The %%time directive at the top of this cell is a jupyter ‘magic command’ that will track the amount of time it takes to run the code in the cell. It can be useful, and you’ll see Wall time for this cell is around 1 minute.

Plot the region and the sample sites

Note that the actual sampling locality is a small black dot, but for the analysis, it is locked to the grid and displayed as a grey circle (size depending on the number of samples). It is important to remember this, because it may look like sampling localities have changed. However, this is just because FEEMS makes it fit to the grid. This step may take a minute or so.

%%time
sp_graph = SpatialGraph(genotypes, coords, grid, edges, scale_snps=False)
projection = ccrs.EquidistantConic(central_longitude=138, central_latitude=-40, standard_parallels=-40) 
fig = plt.figure(dpi=300) 
ax = fig.add_subplot(1, 1, 1, projection=projection) 
v = Viz(ax, sp_graph, projection=projection, edge_width=.5, 
    edge_alpha=1, edge_zorder=100, sample_pt_size=10, 
    obs_node_size=7.5, sample_pt_color="black", 
    cbar_font_size=10) 
v.draw_map() 
v.draw_samples() 
v.draw_edges(use_weights=False) 
v.draw_obs_nodes(use_ids=False)

png

For your own data you will need to set appropriate values for central_longitude, central_latitude, and standard_parallel to reduce distortion in the figures.

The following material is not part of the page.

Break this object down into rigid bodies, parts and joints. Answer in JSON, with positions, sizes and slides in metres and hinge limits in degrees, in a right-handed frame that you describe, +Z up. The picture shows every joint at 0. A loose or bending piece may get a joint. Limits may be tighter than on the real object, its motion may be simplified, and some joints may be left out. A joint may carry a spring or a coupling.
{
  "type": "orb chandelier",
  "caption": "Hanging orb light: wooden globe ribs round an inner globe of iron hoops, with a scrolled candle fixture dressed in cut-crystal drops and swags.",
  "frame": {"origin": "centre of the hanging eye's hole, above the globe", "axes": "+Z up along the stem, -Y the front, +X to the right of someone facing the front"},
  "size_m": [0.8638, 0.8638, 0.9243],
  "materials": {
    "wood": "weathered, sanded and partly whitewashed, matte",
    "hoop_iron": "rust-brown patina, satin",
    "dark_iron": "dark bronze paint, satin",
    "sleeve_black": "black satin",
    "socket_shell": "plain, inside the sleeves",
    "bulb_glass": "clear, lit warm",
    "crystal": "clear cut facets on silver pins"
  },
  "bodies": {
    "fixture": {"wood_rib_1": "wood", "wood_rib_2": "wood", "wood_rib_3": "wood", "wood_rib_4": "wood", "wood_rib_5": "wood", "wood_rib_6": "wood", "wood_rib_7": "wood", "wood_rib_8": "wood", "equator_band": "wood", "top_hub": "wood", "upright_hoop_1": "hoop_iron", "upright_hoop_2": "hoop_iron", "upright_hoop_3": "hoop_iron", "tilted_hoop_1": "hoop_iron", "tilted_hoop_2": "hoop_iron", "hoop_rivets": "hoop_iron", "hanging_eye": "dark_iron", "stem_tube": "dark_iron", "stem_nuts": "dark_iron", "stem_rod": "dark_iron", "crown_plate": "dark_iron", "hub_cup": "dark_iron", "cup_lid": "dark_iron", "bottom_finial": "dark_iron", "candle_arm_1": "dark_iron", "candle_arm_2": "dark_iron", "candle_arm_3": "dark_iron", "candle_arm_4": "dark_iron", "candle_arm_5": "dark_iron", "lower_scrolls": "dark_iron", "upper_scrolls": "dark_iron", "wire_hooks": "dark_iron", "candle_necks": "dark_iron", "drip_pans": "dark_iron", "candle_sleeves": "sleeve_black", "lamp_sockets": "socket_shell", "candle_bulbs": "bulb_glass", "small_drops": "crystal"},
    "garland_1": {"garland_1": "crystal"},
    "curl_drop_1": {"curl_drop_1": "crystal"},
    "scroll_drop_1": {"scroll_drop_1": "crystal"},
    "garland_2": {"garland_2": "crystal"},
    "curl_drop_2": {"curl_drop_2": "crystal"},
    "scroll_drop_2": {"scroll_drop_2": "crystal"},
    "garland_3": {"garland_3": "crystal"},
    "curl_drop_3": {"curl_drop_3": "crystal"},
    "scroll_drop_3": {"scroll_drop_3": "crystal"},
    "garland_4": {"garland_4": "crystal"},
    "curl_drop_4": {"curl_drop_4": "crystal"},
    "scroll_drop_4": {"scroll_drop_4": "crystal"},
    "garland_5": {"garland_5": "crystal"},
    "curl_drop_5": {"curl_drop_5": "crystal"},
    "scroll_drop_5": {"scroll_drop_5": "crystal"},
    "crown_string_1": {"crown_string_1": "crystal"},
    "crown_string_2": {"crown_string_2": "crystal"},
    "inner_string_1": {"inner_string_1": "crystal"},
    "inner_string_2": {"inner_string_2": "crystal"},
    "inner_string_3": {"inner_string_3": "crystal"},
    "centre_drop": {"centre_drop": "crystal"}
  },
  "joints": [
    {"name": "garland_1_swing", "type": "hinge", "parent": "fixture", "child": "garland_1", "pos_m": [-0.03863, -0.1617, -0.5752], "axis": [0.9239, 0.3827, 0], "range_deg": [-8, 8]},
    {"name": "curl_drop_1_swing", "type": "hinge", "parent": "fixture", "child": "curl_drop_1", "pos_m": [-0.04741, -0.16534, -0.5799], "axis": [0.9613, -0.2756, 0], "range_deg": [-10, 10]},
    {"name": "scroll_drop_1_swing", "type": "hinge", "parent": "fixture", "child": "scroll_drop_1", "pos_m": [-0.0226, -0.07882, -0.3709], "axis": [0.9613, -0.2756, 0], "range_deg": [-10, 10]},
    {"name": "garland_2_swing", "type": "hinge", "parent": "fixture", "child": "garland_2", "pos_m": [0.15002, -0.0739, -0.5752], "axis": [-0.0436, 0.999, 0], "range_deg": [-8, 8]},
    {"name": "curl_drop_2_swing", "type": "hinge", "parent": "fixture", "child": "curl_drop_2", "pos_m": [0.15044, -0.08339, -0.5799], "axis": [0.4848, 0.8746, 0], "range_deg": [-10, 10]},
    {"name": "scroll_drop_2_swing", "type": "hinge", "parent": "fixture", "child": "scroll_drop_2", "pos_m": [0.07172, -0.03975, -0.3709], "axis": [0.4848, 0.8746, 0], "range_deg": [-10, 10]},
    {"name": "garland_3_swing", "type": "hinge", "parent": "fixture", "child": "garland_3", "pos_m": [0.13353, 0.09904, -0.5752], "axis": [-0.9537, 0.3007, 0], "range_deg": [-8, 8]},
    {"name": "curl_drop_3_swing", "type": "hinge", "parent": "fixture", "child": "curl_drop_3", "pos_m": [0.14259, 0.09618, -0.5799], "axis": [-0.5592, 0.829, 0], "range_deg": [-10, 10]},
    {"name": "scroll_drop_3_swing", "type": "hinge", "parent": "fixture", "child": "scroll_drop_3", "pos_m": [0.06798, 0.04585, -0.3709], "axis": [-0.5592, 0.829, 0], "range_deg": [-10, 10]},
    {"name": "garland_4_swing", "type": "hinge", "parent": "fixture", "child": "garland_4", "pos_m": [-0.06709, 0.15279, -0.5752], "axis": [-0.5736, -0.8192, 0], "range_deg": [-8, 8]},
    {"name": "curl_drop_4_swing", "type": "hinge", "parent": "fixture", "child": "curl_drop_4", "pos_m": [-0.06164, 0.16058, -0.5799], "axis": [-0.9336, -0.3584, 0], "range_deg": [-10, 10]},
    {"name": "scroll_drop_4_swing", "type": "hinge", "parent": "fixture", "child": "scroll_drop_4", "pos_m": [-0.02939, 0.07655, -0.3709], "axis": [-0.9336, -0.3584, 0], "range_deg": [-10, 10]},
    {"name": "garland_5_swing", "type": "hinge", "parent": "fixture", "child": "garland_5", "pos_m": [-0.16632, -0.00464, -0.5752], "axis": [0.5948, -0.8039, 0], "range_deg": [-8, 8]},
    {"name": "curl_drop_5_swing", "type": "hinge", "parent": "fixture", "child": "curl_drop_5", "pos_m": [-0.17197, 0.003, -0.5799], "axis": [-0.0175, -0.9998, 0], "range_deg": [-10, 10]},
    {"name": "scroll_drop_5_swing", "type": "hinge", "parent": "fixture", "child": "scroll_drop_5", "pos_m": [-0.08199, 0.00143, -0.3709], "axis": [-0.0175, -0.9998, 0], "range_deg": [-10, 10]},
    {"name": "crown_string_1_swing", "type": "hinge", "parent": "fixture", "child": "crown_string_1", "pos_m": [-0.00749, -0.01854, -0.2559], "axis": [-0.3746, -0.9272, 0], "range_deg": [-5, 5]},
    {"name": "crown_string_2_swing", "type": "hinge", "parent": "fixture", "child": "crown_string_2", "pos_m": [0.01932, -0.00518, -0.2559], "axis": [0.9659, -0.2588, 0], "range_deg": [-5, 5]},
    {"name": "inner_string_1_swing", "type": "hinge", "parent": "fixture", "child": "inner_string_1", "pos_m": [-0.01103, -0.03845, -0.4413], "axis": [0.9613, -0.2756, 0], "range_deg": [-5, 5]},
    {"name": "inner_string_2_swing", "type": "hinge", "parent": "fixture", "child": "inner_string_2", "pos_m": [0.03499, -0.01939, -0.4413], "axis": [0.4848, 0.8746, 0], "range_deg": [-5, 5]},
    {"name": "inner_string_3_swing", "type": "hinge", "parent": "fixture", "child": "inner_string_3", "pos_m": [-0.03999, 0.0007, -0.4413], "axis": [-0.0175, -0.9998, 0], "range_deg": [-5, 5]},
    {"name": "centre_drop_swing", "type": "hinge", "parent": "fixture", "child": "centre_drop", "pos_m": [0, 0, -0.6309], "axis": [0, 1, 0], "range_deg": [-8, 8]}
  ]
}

Fit the FEEMS model to the data

This step actually assesses to what degree genetic differentiation is higher or lower compared to what we can expect under an IBD model.

%%time 
sp_graph.fit(lamb = 20.0) 

The lamb parameter (lambda) determines the similararity of neighboring migration edges. With higher values neighboring migration edges are more similar, and with lower values they can be more different.

Through experimentation we chose 20.0 for this tutorial, but in practice you would implement a cross-validation procedure over a range of lambda values and then select the best for your data. A notebook showing this process is avalailble on the FEEMS github: FEEMS Cross-Validation

Plot the fitted model

Finally, we can replot the fitted model using the inferred edge weights to show patterns of spatial connectivity. Darker edges show migration that departs from a model of Isolation by Distance with brown edges indicating ‘barriers’, blue edges indicate ‘corridors’, and white edges showing regions that fit a model isolation by distance.

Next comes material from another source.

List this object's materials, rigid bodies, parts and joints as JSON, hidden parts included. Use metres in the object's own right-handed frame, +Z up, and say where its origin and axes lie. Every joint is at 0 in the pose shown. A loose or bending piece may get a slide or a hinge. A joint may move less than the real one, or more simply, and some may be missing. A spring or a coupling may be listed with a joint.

fig = plt.figure(dpi=300) 

ax = fig.add_subplot(1, 1, 1, projection=projection) 
v = Viz(ax, sp_graph, projection=projection, edge_width=0.5, 
    edge_alpha=1, edge_zorder=100, sample_pt_size=20, 
    obs_node_size=7.5, sample_pt_color="black", 
    cbar_font_size=10, abs_max=0.5) 
v.draw_map() 
v.draw_edges(use_weights=True) 
v.draw_obs_nodes(use_ids=False) 

png

Save the FEEMS result to a file

You can use the matplotlib fuction savefig() to save the FEEMS results to a file. savefig() supports several different common formats (like .svg, .pdf, .png and some others) and it determines the appropriate file type to save as based on the file extension that you specify. So for example to save the results as a .png you can say:

fig.savefig("Seadragon-Feems.png")

And this will save the .png into your ipyrad-workshop directory.

Experiment with different lambda values

With any remaining time you may try changing the value of lamb, rerunning the call to sp_graph.fit() and then replotting, to check by eye how different lambda values change the spatial migration patterns.